With the influx of millions of forcibly displaced people from various Syrian regions to, and through Turkey, and to or through areas of Turkish influence in Syria, Turkey has emerged as a final safe haven, a temporary refuge, or a transit route for those fleeing the war. The government’s adoption of the new immigration and asylum system, the first of its kind, coincided with the largest refugee crisis in recent decades. Whereas Turkish policies in the issue of forcibly displaced persons can be viewed within three aspects. The first relates to dealing with external migration movements, primary (transit) or secondary; The second is related to the policies regulating the lives of Syrians seeking refuge in Turkey, and the third is related to the Syrians in the areas of Turkish influence inside Syria. Nahhas research discusses the aspects of using and investing in the Turkish immigration and asylum policies in managing the issues of Syrian refugees, internally displaced persons, and asylum seekers. these aspects include controlling crossings and borders, policies of recognition and support, Turkish-European agreements, and Turkish influence over the opposition, among others. He argues that Turkish policies, by politicising and securitising the issues of refugees, displaced persons, and asylum seekers in favour of a greater role and greater effectiveness for Turkey in the conflict; led to the manipulation of immigration decisions, and paradoxically strengthening push and pull factors, which increases instability and forms new drivers of conflict and increases social rift among Syrians
The second panel Entangled in a transnationalised quagmire: The global context of the Syrian conflict’s late period organised by Dr. Ferdinand Arslanian (University of St Andrews) and chaired by Dr. Jasmine Gani, (University of St Andrews). Owing to the multitude of global actors involved, the Syrian conflict represents a ‘paradigmatic’ case of globalised conflicts. More specifically, the conflict’s late stage (from 2017 onwards), which is associated with the demarcation of the country into spheres of influence, offers intriguing and insufficiently explored mechanisms related to the influence of transnational actors over the Syrian conflict in relation to their direct role in shaping its military dynamics and in managing its local affairs in addition to the influence of international humanitarian organisations, the impact of US extra-territorial sanctions on third parties’ economic engagement with the Syrian regime, the potential for refugees’ return and the fate of foreign fighters.

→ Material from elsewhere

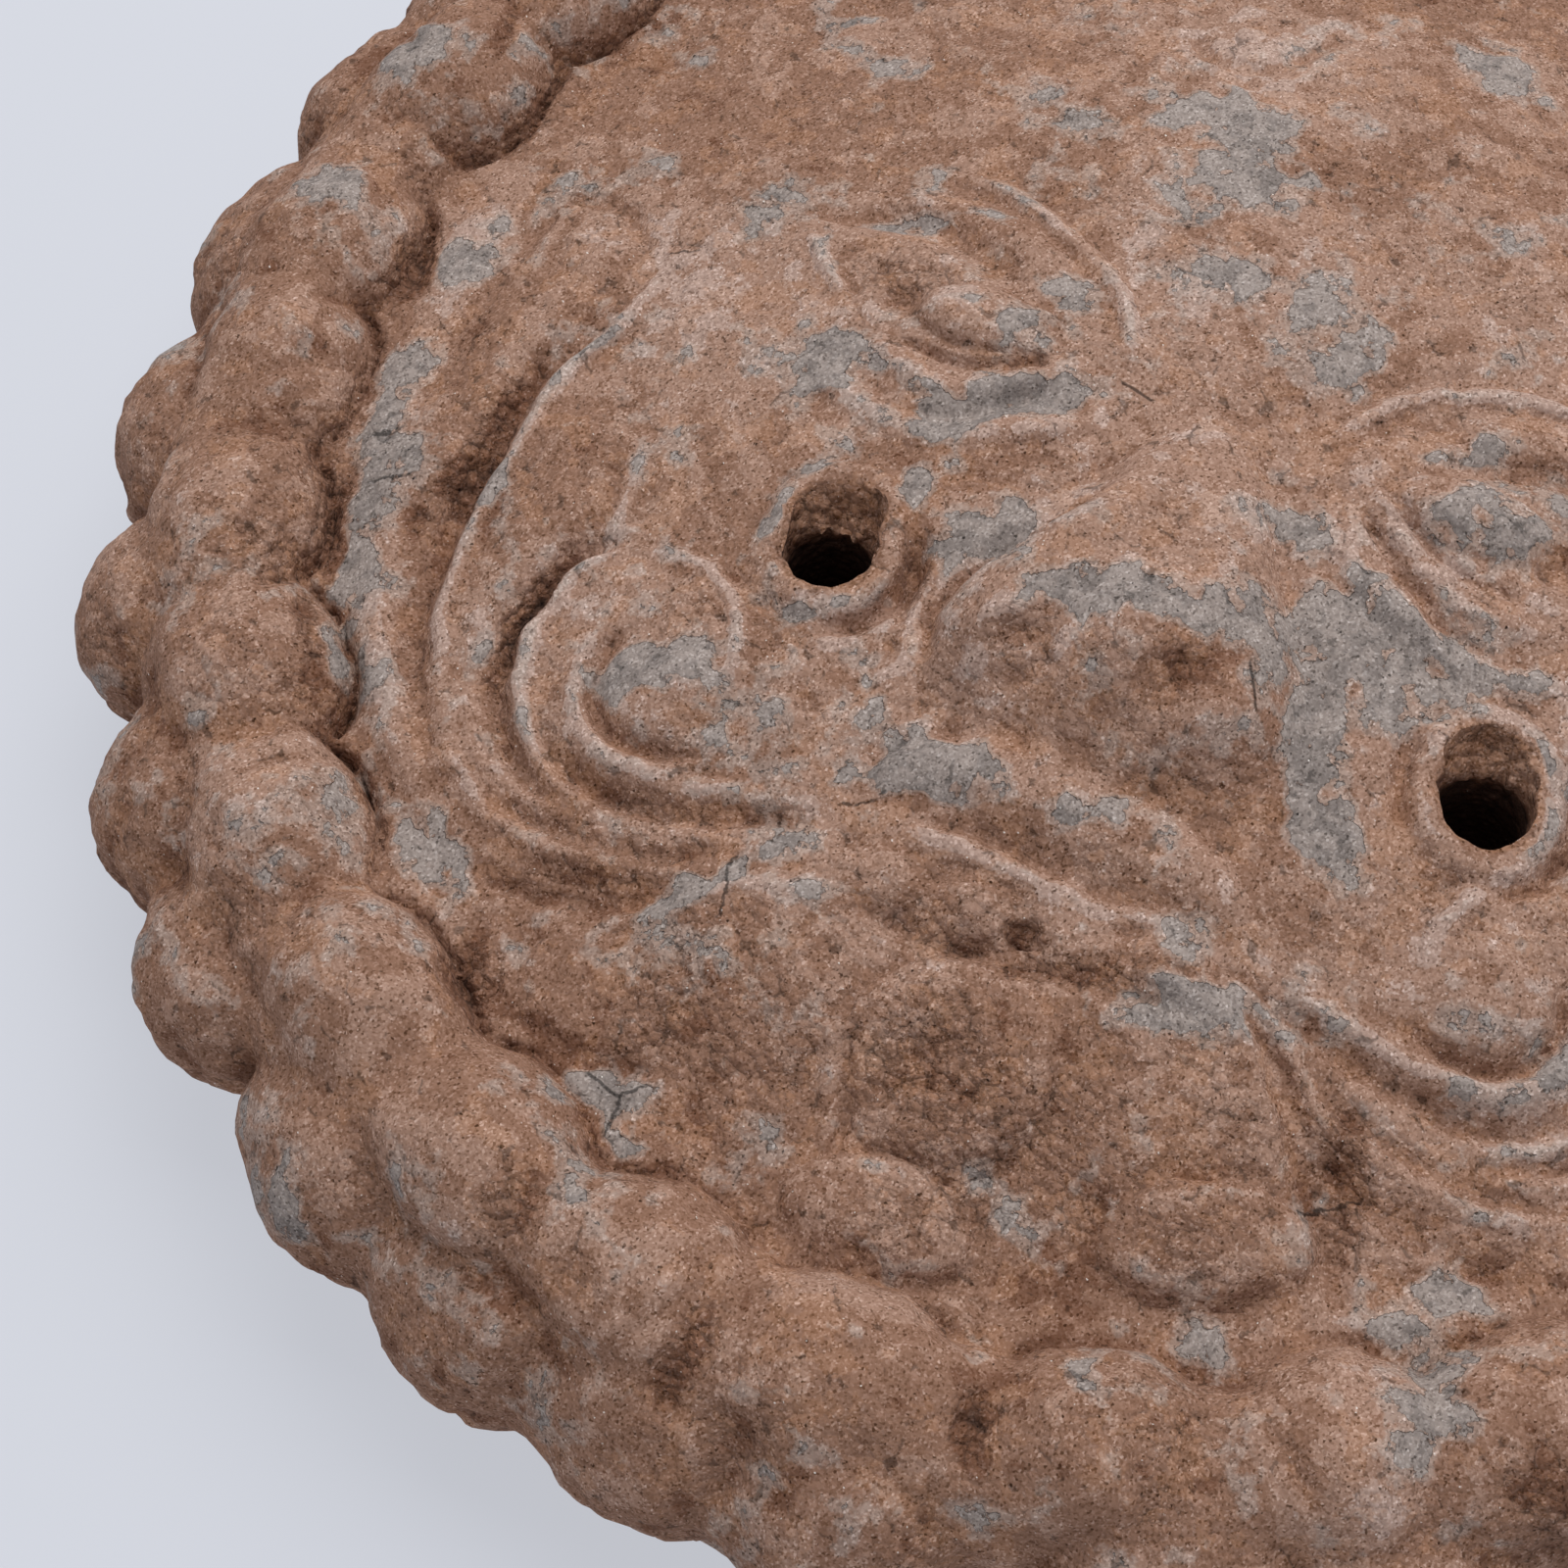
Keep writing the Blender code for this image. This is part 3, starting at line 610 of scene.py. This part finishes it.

Speakers included Dr. Francesco Belcastro (Lecturer at the College of Business, Law and Social Sciences, University of Derby) who looked at domestic-international nexus in the Syrian Conflict.
In his presentation Are civil wars ever ‘civil’? The domestic-international nexus and the case of Syria Belcastro examines the relation between ‘domestic’ civil wars and ‘international’ conflict. Inter and intra state conflict are often treated as distinct and even mutually exclusive phenomena, however several recent conflicts defined as civil wars show significant areas of overlapping between domestic and international dimensions. His research explores the theoretical intersection between these two concepts, an understudied yet extremely important area. It does so by carrying out an in-depth analysis of the Syrian conflict. This war, defined as “civil” by observers, presents a complex interaction between domestic and international trajectories that place it simultaneously inside and outside of most definitions of civil war. The Syrian conflict started with a wave of peaceful protests within the context of the so called “Arab Spring”. As confirmed by recent studies (Philipps, 2016), regional and international powers attempted to influence the outcome of the conflict from its early stages, and the Syrian conflict gradually became an international as well as a domestic one. By carrying out an analysis of the complex interaction between different dimensions present in the Syrian cases, this research seeks to contribute to a rethinking of the rigid separation between inter and intra state conflict.
At the same panel Dr. Haian Dukhan (St Andrews University) studies the manipulation of sectarian identity in Eastern Syria. In his presentation Sectarianism in Eastern Syria: how Historical Sociology and Instrumentalism Explain the Extant Political Dynamics.
Dukhan traces the rise of sectarianism in the governorates of Deir Ezzor and al-Hasakah aiming to answer two main questions: ‘what factors made sectarianism prevalent in eastern Syria in the decade preceding the civil war?’ and ‘in what way did the Syrian regime attempt to use the sectarian issue to mobilise people in eastern Syria?’ The primordial framework that considers sectarianism to be a consequence of ancient hatred between religious sects is firmly rejected in this paper. This paper shows that a better understanding of sectarianism can be found through a synthesis of historical sociology and instrumentalism. The historical sociology framework provides an understanding of how adverse socioeconomic conditions in Deir Ezzor and security threats in al-Hasakah have led to the rise of sectarianism in both governorates whilst instrumentalism explains how the regime, Iran, and the Islamists used sectarian identities to retain control over the population of Deir Ezzor and al-Hasakah.